Bauer noted that the humanitarian aid supply for Haiti has been completely depleted and WFP is unable to replenish it for the first time since Hurricane Matthew in 2016. The agency continues to closely monitor the food security situation in Haiti.

Similarly, Smith reported that conditions in Afghanistan have deteriorated significantly over the year, with less than 10 percent of the country’s 10 million food-insecure people now receiving humanitarian assistance. “We expect pipeline breaks as early as November and can only provide (limited) winter assistance at this time,” Smith said, noting that less than 8 percent of those needing winter assistance will receive it.

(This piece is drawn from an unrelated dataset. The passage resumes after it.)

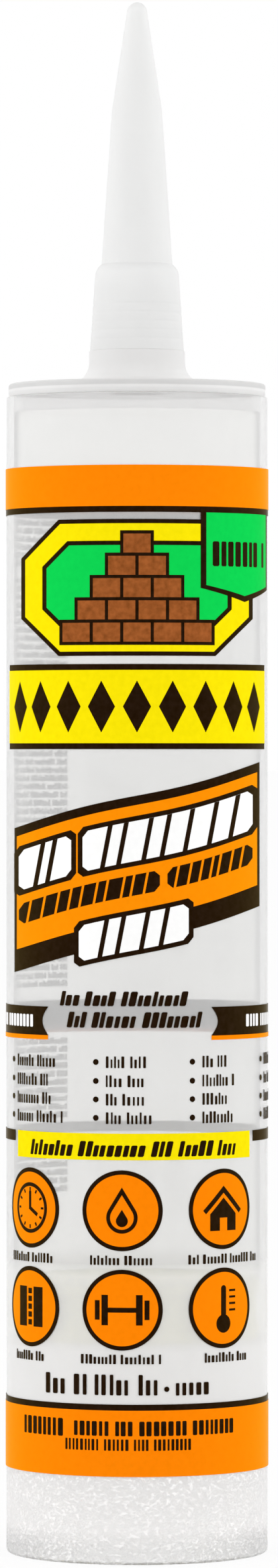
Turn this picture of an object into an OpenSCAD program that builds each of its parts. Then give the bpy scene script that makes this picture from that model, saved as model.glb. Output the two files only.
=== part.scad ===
// Caulk cartridge: clear adhesive in a translucent barrel with a moulded head, a screw-on
// nozzle, an inner seal, a cup piston and a printed clear film sleeve.
// Z is up along the tube's axis. The origin is the centre of the open rim that it stands on.
// The front of the label faces -Y, and azimuths are counted from there towards +X.

/* [Barrel] */
// Outside diameter of the barrel
barrel_od = 49; // [47:0.5:56]
// Wall thickness of the barrel
barrel_wall = 1.4; // [1.1:0.1:2]
// Length of the barrel from rim to top edge
barrel_len = 216.3; // [212:0.5:240]
// Radius of the barrel's outer end edges
barrel_round = 0.7; // [0.3:0.1:0.7]
// Lead-in chamfer inside the open rim
mouth_chamfer = 0.3; // [0.1:0.05:0.3]

/* [Head] */
// How far the flange's edge stands back from the barrel's outside
flange_inset = 0.4; // [0.2:0.1:1]
// Thickness of the flange above the barrel's edge
flange_t = 2.5; // [2:0.1:4]
// Radius of the flange's top edge
flange_round = 0.5; // [0.2:0.1:0.8]
// Height of the seam groove under the flange
seam_h = 0.5; // [0.3:0.1:0.8]
// Depth of the seam groove under the flange
seam_depth = 0.3; // [0.2:0.1:0.6]
// Length of the spigot inside the barrel
spigot_len = 3; // [2:0.5:6]
// Wall thickness of the spigot
spigot_wall = 1.6; // [1.2:0.1:2.5]
// Diameter of the boss that the nozzle seats on
boss_d = 18; // [17.5:0.5:22]
// Height of the boss above the flange
boss_h = 6.2; // [5:0.2:8]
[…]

In the Democratic Republic of Congo (DRC), WFP has been forced to reduce its operations from 2.3 million people to just 600,000 people and warns that its resources could be completely depleted by February next year without additional funding. In Somalia, WFP’s reach has also been drastically reduced, with the agency now able to help fewer than 25 percent of the people it supported last year.

In Sudan, WFP managed to help around 4 million people in August, half of them in hard-to-reach areas such as Darfur and South Kordofan. “We are shifting from what used to be a very large program, in the absence of significant government support for many people, to a program that is now focused on famine prevention and moving from hotspot to hotspot,” Smith said. In neighboring South Sudan, WFP has redeployed its limited resources to prioritize citizens suffering the most extreme hunger.

According to the report, WFP has recalibrated its food assistance priorities in the face of shrinking aid budgets and a shrinking workforce. It has chosen to focus on efforts to prevent famine and distribute food rations that reach fewer people but cover basic needs. Bauer added that it is imperative that humanitarian aid groups join local actors and continue to closely monitor hunger levels. “The data and analytics are the GPS of the humanitarian community,” Bauer said. “We risk getting lost without the data. So the data has to flow.”